When we watch a World Cup, we are not only watching football. We are also watching the design, technology, media language and cultural storytelling of an era.
That is why we should stop thinking about football careers too narrowly.
You do not have to score a goal to leave a mark on football. You do not have to manage a national team either. World Cup history is full of examples that prove this.
A sculptor can touch football’s greatest moment by designing its trophy.
An illustrator can enter tournament memory by creating a mascot.
An engineer can strengthen the game’s sense of justice through goal-line technology.
A video team can influence the fate of a match through VAR.
A ball designer can change the physical feel of the game.
A graphic designer can create the visual identity by which a tournament is remembered for decades.
None of these are “backup careers.”
They are real football professions.
The problem is that football has often explained career dreams too narrowly. You either become a player, or you become a coach. If not, you are outside the game.

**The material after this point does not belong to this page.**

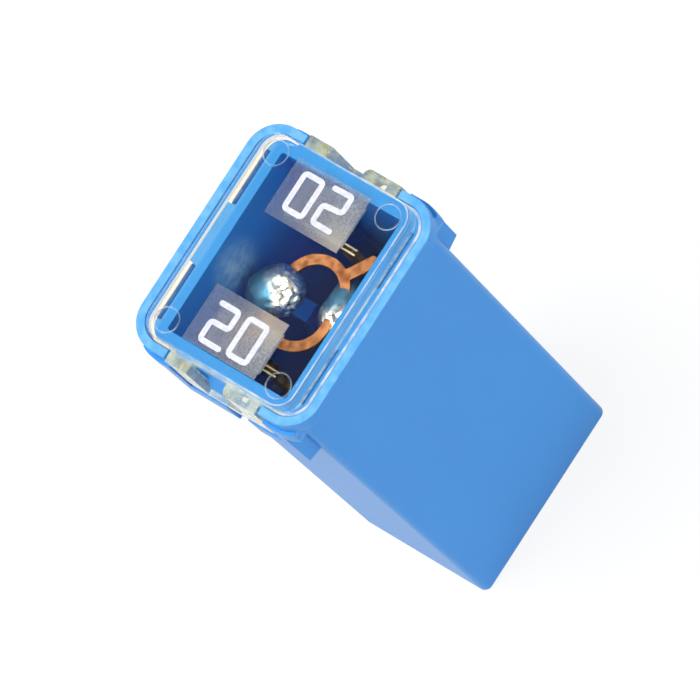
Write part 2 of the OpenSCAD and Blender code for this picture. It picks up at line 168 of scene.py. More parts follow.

Modern football tells a different story.
Football is now a layered industry, culture and community. It contains health, data, analysis, design, media, law, psychology, technology, operations, safety, communication and human relationships.
The World Cup is the most visible showcase of that world.
But behind the showcase, thousands of people are working.
Perhaps this is exactly where Kickwise’s story begins.
A football career is not only about being visible on the pitch. It is about helping the game develop, become fairer, work more professionally, be told more clearly and reach more people.
Not everyone who entered World Cup history scored a goal.
Some shaped the trophy.
Some drew the mascot.
Some built the technology.
Some designed the ball.
Some created the visual memory of the tournament.
Some helped the game be judged more accurately.
That is where football’s true scale becomes clear.
Twenty-two people are visible on the pitch.
But the world that makes the game possible is much bigger than that.